Title: MODELING AEOLIAN PROCESSES IN THE CONTEXT OF DESERTIFICATION

Author
item Daues, John
item Peters, Debra
item DAUES, GREG - NAT'L CTR SUPERCOMPUT APP

Submitted to: US-International Association for Landscape Ecology
Publication Type: Abstract Only
Publication Acceptance Date: 12/8/2004
Publication Date: 3/12/2005
Citation: Daues, J., Peters, D. 2005. Modeling aeolian processes in the context of desertification. International Association of Landscape Ecology Annual Symposium, March 12-16, 2005, Syracuse, New York. p. 61.

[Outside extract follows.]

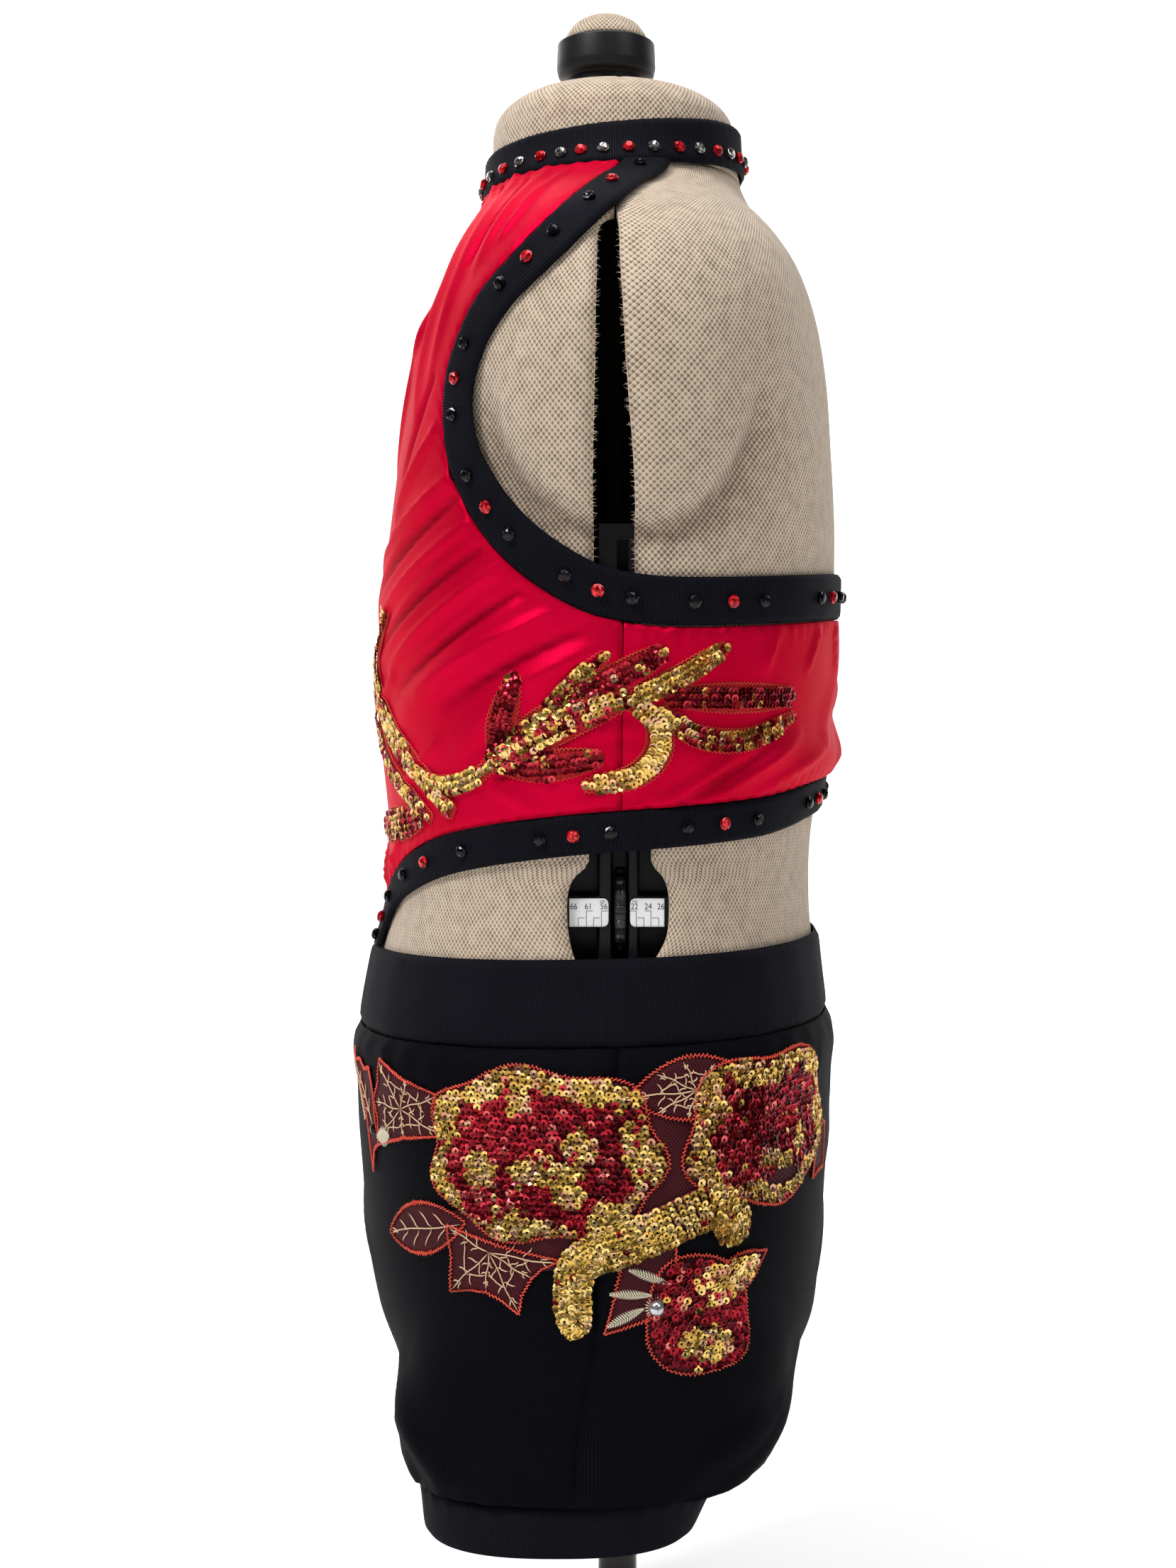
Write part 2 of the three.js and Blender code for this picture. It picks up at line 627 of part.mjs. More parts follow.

Interpretive Summary: No Interpretive summary required

Technical Abstract: Conversions from grasslands to shrublands have occurred throughout arid and semiarid regions globally over the past several centuries. Although a number of factors have been implicated as drivers of this conversion (e.g., grazing by livestock, drought, climate change), the key drivers responsible for vegetation change in any particular location are controversial. This controversy is due in large part to the large spatial variation in shrub invasion success through time. At the Jornada Experimental Range in southern New Mexico, we are taking a multi-scale approach to understanding and forecasting landscape scale dynamics associated with these desertification processes. As part of our approach, we are developing a spatially interactive model that simulates interactions and feedbacks between the vegetation, soil properties, and aeolian transport to explain and forecast vegetation dynamics at multiple spatial scales.  Dynamic vegetation patches vary in size and composition that affect fetch and hence erosion and deposition of soil particles by wind. Wind speed data is given using a Weibull distribution derived from empirical data. Preliminary results show that aeolian transport is a key driver of conversions from grasslands to shrublands that depends on spatial characteristics of soil texture and vegetation.